Fares will soar, Senate hears
Aloha Airlines' CEO tells a committee that round trips to Hawaii will go up by $200
The average fare from the mainland to Hawaii could rise by $200 per round trip due to the shutdowns of Aloha Airlines and ATA Airlines, the chief executive of the Hawaii-based carrier testified yesterday at a U.S. Senate committee hearing in Washington, D.C.
David Banmiller also told the Senate Committee on Commerce, Science and Transportation that interisland fares "certainly" will escalate to the levels where they were before Mesa Air Group's go! entered the Hawaii market in June 2006. Those fares were about $172 per round trip, almost double what they are now for the lowest fares.
In a hearing to assess Hawaii's air-service market, Banmiller testified that "predatory pricing" by Mesa Air Group's go!, along with record-high fuel prices, forced Aloha to cease passenger operations after no potential buyers could be found.
Banmiller said he continues to hold out hope that investors would look at resurrecting Aloha's passenger operations, but he is not optimistic. He said there are 40 interested parties, including five that are serious, for the company's profitable cargo business.
If mainland-Hawaii tickets do rise by $200, it will not happen right away, said Rick Seaney, CEO of ticket-pricing Web site FareCompare.com.
"I think what happens is in a few months you'll see a shakeout where they will start to creep up, and you won't see any competitive pressure to pull them down," Seaney said. "Two weeks from now, airlines aren't going to raise their price $200 to Hawaii. But it could happen over the next two years if you don't see somebody jumping in to fly those routes. It could be a sticker shock two years from now."
Banmiller said that although the Airline Deregulation Act of 1978 opened the playing field of competition, deregulation has proved to be potentially harmful in achieving stable air transportation service for smaller regional markets like Hawaii.
Banmiller cited the collapse of Hawaii-based airlines Mid-Pacific, Mahalo and Discovery, and two bankruptcy filings each by Hawaiian Airlines and Aloha.

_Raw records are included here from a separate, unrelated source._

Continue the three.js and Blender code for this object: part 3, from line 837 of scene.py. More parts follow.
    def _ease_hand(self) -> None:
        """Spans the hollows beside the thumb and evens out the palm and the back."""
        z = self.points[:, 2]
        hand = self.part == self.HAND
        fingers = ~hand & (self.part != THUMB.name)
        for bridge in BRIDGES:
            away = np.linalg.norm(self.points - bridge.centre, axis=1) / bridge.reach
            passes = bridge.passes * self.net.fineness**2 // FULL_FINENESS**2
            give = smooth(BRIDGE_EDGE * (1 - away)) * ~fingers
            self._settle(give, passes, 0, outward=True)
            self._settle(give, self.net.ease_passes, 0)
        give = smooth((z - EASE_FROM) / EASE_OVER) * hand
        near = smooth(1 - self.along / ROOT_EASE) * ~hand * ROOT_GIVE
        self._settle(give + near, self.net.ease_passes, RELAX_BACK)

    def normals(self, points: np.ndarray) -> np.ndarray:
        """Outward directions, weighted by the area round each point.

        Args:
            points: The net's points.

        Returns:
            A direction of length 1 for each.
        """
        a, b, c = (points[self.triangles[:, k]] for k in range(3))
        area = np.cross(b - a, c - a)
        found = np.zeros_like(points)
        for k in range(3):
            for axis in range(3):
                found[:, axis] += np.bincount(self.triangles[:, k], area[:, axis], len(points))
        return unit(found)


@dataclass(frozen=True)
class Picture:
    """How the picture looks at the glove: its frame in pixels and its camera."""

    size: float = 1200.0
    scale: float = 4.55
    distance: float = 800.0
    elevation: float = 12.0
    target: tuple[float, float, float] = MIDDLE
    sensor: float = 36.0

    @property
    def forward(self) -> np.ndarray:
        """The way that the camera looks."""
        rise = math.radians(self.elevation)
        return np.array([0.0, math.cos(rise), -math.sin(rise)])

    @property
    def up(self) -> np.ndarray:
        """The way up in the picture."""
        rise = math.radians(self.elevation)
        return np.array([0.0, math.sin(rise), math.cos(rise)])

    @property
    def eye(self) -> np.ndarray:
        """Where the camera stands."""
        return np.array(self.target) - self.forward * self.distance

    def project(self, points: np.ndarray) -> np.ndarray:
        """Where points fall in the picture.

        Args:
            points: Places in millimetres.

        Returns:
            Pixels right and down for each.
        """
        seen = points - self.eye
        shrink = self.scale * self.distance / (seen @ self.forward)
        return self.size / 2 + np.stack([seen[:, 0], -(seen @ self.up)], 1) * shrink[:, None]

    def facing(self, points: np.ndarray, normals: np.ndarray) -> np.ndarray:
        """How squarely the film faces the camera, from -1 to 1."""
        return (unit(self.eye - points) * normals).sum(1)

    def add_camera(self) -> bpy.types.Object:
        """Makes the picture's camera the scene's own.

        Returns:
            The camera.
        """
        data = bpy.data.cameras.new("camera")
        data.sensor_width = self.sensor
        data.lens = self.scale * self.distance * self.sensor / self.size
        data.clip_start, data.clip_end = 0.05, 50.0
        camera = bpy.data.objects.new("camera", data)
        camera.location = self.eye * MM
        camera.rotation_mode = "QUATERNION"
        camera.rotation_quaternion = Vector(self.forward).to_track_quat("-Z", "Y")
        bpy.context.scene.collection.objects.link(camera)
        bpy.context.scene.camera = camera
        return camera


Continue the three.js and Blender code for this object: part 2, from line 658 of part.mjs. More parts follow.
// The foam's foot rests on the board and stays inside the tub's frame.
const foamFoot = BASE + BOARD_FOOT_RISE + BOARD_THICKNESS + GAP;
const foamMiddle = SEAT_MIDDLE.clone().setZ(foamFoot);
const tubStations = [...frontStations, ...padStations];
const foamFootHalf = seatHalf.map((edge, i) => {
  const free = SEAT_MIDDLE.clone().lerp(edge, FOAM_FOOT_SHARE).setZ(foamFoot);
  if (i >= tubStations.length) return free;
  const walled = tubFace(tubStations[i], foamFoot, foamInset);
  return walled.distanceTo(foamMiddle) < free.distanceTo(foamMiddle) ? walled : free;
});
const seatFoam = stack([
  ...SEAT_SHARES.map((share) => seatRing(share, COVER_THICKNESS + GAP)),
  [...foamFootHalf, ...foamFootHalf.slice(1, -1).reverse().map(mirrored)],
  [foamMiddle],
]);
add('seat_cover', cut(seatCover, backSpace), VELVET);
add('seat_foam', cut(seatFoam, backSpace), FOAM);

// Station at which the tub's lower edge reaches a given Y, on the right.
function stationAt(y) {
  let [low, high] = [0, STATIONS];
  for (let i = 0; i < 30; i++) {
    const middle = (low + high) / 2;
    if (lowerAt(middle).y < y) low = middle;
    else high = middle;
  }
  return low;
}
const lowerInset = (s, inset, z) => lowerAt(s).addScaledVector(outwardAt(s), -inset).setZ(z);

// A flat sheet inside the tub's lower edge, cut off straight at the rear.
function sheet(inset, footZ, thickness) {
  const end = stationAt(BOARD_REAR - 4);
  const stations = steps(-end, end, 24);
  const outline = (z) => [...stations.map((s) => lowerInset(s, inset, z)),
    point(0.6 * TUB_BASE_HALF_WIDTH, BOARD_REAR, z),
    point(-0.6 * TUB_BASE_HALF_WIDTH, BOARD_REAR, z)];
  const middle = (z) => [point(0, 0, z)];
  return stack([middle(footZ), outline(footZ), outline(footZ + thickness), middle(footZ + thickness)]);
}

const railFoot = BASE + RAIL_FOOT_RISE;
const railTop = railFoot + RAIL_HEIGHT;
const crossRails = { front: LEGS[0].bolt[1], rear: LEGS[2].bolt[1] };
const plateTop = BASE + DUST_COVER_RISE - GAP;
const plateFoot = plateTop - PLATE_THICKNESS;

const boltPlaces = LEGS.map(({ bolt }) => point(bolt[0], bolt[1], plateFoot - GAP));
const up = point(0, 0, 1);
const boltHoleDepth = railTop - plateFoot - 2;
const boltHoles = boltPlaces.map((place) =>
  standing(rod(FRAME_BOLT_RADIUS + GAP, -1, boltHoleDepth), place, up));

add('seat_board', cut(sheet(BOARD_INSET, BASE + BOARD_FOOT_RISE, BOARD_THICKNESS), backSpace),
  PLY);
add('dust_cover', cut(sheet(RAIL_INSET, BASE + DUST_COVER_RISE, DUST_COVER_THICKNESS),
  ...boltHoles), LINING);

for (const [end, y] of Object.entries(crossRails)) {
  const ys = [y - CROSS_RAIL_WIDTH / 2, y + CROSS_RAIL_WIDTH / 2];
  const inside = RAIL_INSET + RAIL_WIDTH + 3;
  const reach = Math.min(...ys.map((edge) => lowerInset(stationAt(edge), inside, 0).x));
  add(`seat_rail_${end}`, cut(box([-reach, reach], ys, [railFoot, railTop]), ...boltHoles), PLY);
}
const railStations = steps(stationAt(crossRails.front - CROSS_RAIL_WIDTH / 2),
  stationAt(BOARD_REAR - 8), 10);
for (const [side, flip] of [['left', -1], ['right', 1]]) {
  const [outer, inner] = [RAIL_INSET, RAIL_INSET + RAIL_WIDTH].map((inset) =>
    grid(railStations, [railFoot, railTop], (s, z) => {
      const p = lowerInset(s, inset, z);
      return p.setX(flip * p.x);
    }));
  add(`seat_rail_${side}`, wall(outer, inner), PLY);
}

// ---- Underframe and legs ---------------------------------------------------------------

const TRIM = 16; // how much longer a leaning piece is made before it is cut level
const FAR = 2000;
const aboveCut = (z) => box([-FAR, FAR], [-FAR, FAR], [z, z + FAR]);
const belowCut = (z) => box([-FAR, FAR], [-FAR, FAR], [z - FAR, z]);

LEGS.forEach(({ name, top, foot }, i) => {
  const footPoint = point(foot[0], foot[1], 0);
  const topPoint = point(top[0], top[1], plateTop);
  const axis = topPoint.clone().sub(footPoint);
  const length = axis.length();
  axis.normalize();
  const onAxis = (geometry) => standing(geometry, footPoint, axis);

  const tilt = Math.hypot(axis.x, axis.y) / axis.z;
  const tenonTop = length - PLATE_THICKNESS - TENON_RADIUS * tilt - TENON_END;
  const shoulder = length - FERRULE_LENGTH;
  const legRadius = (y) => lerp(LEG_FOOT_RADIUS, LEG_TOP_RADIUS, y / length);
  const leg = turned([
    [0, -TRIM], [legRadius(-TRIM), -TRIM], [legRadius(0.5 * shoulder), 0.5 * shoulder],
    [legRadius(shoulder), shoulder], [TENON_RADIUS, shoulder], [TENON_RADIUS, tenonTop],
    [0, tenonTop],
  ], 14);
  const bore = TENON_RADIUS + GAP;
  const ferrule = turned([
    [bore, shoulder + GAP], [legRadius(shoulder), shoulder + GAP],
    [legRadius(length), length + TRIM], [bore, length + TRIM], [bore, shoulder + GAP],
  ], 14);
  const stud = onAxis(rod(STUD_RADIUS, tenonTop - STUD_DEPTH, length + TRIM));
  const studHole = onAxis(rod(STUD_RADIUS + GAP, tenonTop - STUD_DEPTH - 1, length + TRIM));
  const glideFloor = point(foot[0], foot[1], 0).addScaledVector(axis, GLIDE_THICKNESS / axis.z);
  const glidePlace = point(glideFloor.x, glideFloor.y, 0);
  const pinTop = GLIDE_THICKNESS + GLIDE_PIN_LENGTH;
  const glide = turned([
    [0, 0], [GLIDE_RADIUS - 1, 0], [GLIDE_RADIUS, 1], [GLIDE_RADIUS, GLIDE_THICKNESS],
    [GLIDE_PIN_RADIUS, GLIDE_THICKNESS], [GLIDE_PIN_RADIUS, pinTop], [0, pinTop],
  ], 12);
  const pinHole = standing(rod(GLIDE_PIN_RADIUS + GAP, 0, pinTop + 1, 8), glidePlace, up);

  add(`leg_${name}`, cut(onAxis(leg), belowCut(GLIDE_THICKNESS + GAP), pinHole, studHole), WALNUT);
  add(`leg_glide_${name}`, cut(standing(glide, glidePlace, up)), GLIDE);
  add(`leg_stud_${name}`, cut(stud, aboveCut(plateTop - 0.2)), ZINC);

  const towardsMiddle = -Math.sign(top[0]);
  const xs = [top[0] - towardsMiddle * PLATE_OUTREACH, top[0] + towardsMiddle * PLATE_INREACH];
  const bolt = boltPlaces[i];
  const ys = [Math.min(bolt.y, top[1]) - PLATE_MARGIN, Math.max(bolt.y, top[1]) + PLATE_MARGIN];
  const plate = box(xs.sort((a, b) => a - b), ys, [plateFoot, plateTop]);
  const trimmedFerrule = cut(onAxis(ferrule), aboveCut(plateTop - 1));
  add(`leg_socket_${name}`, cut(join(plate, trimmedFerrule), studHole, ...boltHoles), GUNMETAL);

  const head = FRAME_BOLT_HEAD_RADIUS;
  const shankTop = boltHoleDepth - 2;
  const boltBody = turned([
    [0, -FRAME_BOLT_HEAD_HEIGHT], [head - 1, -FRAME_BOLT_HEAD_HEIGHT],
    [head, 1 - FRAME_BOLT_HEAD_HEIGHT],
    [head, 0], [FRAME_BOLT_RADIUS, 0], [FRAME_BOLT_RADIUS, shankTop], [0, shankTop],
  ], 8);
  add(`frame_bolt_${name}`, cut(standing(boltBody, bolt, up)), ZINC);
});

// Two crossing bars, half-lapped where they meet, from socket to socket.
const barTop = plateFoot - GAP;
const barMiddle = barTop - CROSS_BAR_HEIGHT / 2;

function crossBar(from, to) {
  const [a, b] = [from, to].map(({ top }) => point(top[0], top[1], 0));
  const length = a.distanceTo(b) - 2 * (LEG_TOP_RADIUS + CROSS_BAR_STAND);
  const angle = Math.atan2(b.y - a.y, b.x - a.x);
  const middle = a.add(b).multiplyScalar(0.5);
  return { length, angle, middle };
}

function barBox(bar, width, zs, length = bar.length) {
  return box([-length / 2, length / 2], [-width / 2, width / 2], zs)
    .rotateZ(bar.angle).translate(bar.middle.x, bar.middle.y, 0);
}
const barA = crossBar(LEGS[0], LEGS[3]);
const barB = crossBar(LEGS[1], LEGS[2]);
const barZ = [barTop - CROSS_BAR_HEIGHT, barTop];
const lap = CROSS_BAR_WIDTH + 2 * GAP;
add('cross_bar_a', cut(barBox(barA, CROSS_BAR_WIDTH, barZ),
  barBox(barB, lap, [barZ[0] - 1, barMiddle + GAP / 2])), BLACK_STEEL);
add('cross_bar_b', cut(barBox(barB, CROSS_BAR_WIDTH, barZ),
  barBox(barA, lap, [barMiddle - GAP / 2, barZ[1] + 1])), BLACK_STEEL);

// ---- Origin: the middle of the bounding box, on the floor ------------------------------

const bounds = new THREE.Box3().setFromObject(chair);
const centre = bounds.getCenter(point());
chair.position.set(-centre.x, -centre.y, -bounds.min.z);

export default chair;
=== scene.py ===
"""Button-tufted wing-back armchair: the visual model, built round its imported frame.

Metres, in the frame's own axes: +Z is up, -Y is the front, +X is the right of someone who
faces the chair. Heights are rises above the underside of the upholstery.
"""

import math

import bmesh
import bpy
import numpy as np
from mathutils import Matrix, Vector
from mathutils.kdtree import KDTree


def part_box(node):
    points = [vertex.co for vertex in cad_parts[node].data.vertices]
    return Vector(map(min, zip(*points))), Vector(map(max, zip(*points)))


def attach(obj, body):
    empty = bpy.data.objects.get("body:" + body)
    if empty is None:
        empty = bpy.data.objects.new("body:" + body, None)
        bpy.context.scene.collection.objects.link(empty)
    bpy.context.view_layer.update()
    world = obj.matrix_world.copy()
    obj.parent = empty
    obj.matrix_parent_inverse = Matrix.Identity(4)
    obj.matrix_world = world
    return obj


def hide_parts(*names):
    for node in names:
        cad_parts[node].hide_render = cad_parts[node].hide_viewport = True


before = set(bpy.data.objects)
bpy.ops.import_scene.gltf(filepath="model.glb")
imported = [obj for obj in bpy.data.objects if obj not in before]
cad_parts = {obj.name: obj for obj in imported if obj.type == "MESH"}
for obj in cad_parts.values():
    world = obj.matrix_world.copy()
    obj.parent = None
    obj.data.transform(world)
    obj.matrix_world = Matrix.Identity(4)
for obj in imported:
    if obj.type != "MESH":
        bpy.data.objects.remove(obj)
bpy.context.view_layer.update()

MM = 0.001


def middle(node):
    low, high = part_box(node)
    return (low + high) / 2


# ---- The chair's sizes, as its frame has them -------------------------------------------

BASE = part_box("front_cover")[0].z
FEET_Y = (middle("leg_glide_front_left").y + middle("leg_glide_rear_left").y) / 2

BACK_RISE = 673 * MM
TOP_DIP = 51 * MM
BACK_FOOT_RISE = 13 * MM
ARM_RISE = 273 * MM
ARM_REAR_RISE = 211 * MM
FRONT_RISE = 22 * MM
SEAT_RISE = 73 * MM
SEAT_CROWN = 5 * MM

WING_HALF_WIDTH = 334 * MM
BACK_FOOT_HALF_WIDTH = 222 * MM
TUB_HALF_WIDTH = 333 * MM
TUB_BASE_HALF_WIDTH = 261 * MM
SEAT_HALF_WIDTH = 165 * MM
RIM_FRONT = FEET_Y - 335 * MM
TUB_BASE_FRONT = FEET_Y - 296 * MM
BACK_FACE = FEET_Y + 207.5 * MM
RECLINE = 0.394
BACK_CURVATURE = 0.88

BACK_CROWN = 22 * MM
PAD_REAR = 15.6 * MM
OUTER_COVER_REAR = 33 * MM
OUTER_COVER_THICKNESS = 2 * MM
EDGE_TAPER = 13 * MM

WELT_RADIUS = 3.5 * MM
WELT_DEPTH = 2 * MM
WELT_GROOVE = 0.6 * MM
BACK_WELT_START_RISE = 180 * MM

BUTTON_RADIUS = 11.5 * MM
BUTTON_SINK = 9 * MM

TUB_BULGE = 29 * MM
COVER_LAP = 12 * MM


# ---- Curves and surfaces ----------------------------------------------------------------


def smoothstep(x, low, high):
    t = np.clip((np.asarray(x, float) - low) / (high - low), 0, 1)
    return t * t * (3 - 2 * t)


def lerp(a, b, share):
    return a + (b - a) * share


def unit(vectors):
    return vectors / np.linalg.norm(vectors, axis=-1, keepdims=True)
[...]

"Deregulation only (affected) the revenue side of the business, not the cost side," Banmiller said. "And despite deregulation 30 years ago, the airline industry continues to be one of the most heavily regulated and taxed businesses in America."
U.S. Sen. Gordon Smith of Oregon, a Republican, asked Banmiller whether he thought the airline industry should be re-regulated, but Banmiller said it was too late for that.
"I don't think toothpaste can be put back in the tube," Banmiller said. "I think for the state of Hawaii it was a problem because it wasn't geographically considered."
Democratic U.S. Sen. Daniel Inouye of Hawaii, who chairs the committee, asked Banmiller whether the U.S. Department of Transportation was aware of Aloha's concerns about predatory pricing. Banmiller said he had spoken to two directors at the DOT, as well as attorneys for the Department of Justice.
"And what was their action or response?" Inouye asked.
"'We'll look into it,' and that's all l heard," Banmiller said. "When we followed up ... the comment back ... was that predatory pricing is very hard to define, and our interest is for the consumer and low fares."
Michael Reynolds, the DOT's acting assistant secretary of transportation for Aviation and International Affairs, said Aloha's claim was different from past predatory-pricing claims by other airlines because it usually is the new entrant coming into the market that complains about the incumbent carrier lowering prices and dumping capacity.
"At least initially, it didn't have the look of the traditional case we've seen in the past," Reynolds said.
Jonathan Ornstein, chairman and CEO of Mesa, said in an interview last night that "the DOT had it right."
"We entered the market with 7 percent of the capacity, offered low fares, and the incumbent carriers did exactly what the definition of predatory pricing is, and added significant capacity to push us out of the market."
Charles Willis, owner and chairman of Hawaii-based Island Air, testified that his airline has lost $5 million and seen a 30 percent drop in revenue since go! entered the market. Willis said Island Air was forced to cease nonstop service to eight neighbor island markets, cut scheduled flights by 38 percent and lay off 40 percent of its work force.
He said Island Air intends to restart service to the eight city pairs it eliminated, hire laid-off Island Air and Aloha employees and add more routes. He also said Island Air plans to bring in up to three de Havilland Dash 8s for the summer, as well as bring back Q-400s by mid- to late summer if warranted.
Willis said Island Air needs the committee's support in getting the Hawaii Legislature to pass bills that exempt airlines from the fuel tax and provide loan guarantees.